Le duc de Blacas s’en vint le lendemain, comme il était convenu, chercher son beau-frère pour le conduire à Bulsturad et mit, pendant les quatre lieues qu’il y avait à franchir, le plus affectueux empressement à le rassurer sur les dispositions du Roi, et sur ses propres sentimens à l’égard de Mme la Duchesse de Berry.

C’était, disait Blacas, par ordre qu’il lui avait, avant le départ de la princesse pour la Vendée, donné des conseils qui contrariaient ses projets. Madame lui rendrait tôt ou tard justice. Il était prêt, quant à lui, à aider de tout son pouvoir une réconciliation qu’il désirait. L’horizon se désembrunissait ainsi peu à peu pour La Ferronnays quand la voiture s’arrêta.

Le château de Bulsturad se dressait là, au milieu d’une plaine immense, dépouillée, triste. La grande maison sans architecture, sans entrée, sans parc, sans même un jardin pour l’égayer, ressemblait bien plus à une ferme qu’à une demeure seigneuriale. Des grenadiers autrichiens montaient leur faction, comme devant une prison...

Dix minutes après, La Ferronnays était introduit chez le Roi, qui venait à lui le visage souriant.

— Avoue, dit-il, après l’avoir embrassé, et reprenant le tutoiement du bon vieux temps, — avoue que tu t’es chargé d’une bien sotte commission.

— Mais, qui pourrait être bien heureuse pour moi, si Votre Majesté consentait à montrer quelque indulgence.
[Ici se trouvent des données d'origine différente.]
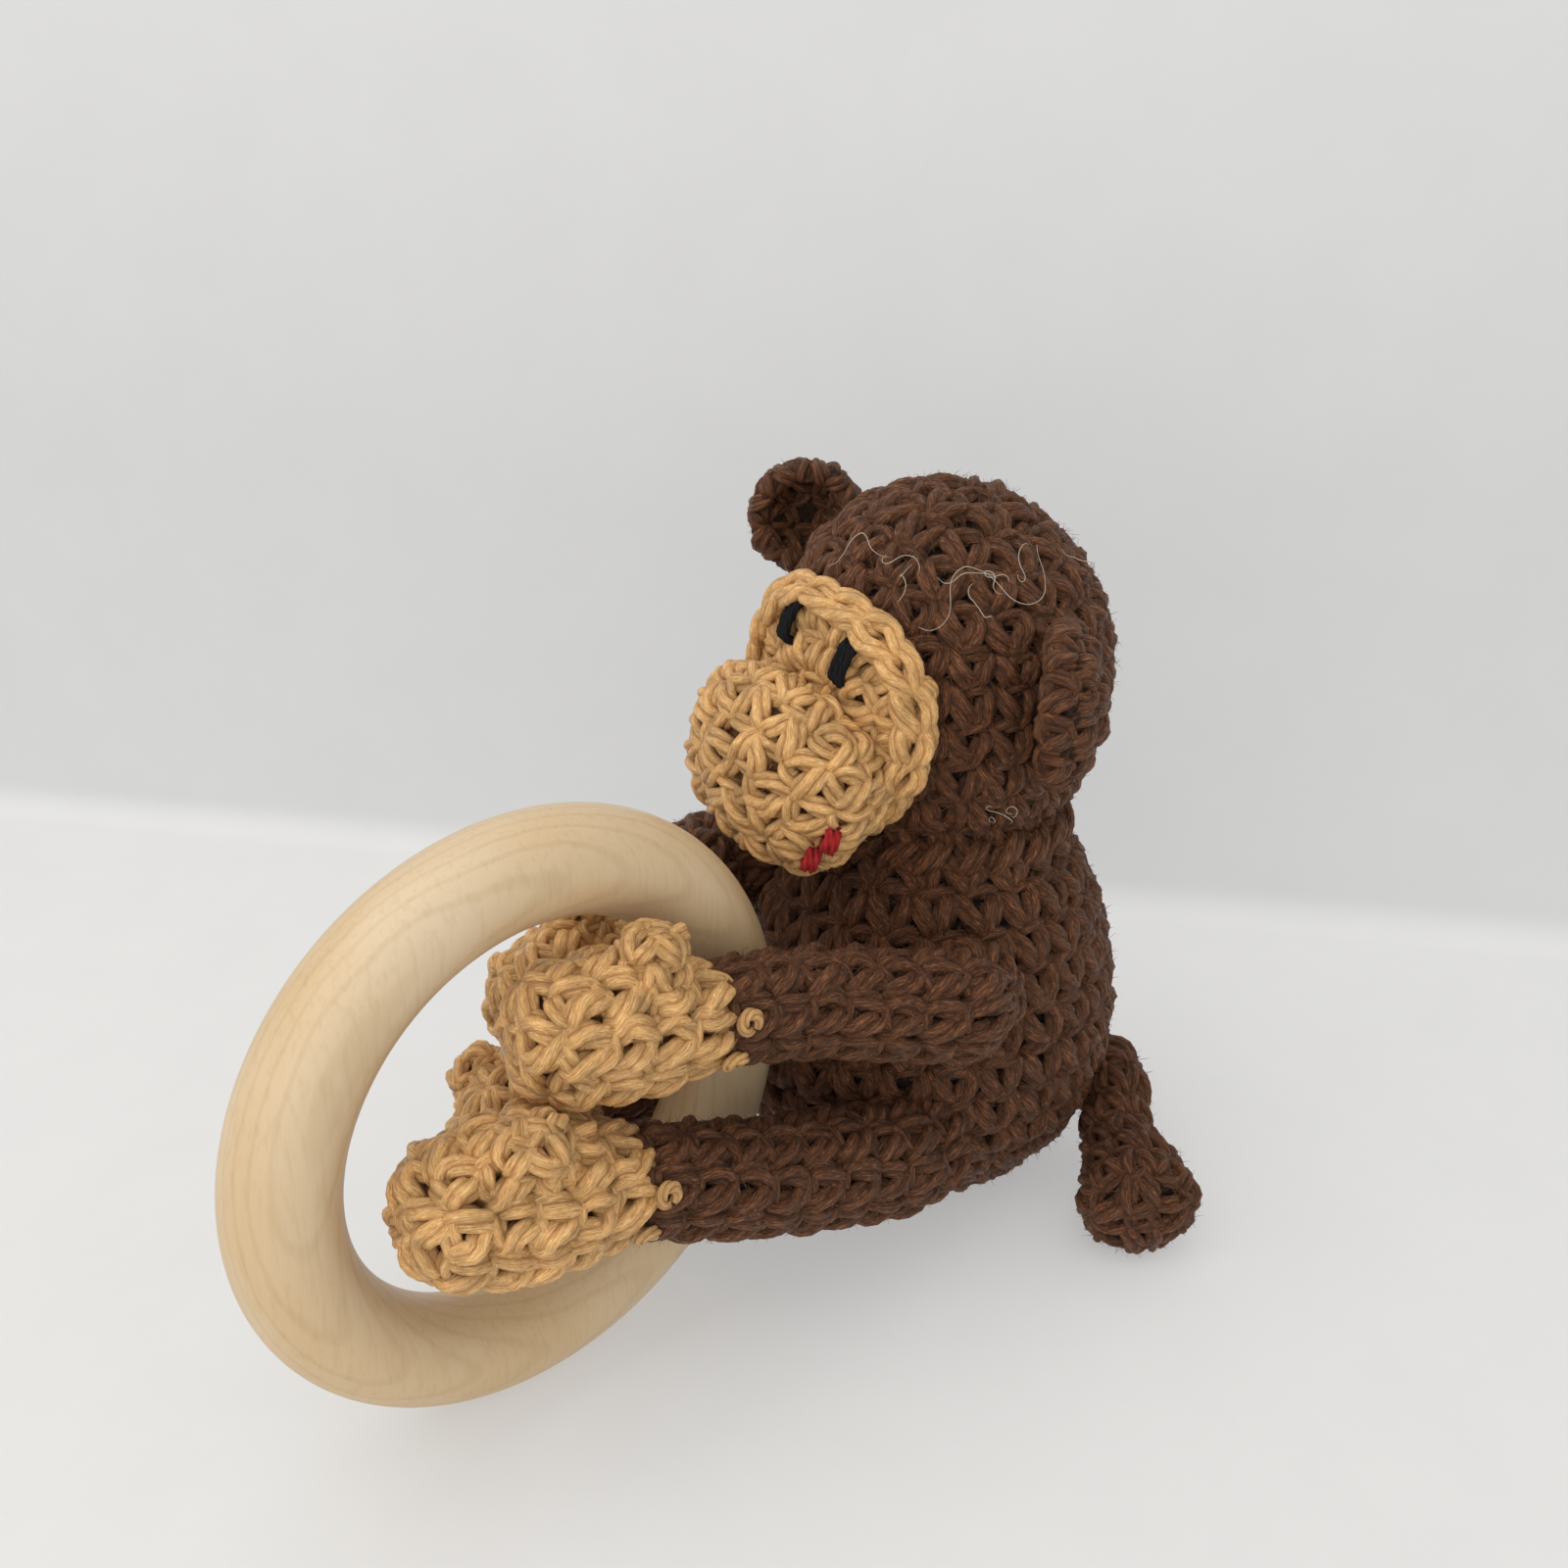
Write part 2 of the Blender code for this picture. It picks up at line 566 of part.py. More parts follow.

— Eh bien ! comment le puis-je ? Que veux-tu que je fasse ? Je te le répète, elle me refuse la preuve de son mariage. Dans ces conditions, est-il possible qu’elle vienne à Prague ?

C’est autant par égard pour elle, que par respect pour moi-même, et pour ses enfans, que je m’y refuse. Si elle est mariée, ce sera toujours une sottise, mais il y aura moyen d’expliquer tant bien que mal. à ses enfans, cette nouvelle position.

— La volonté du Roi est trop juste pour n’être pas comprise de tous les gens raisonnables, répondit La Ferronnays, qui sentait l’heure enfin venue de jouer sa dernière carte.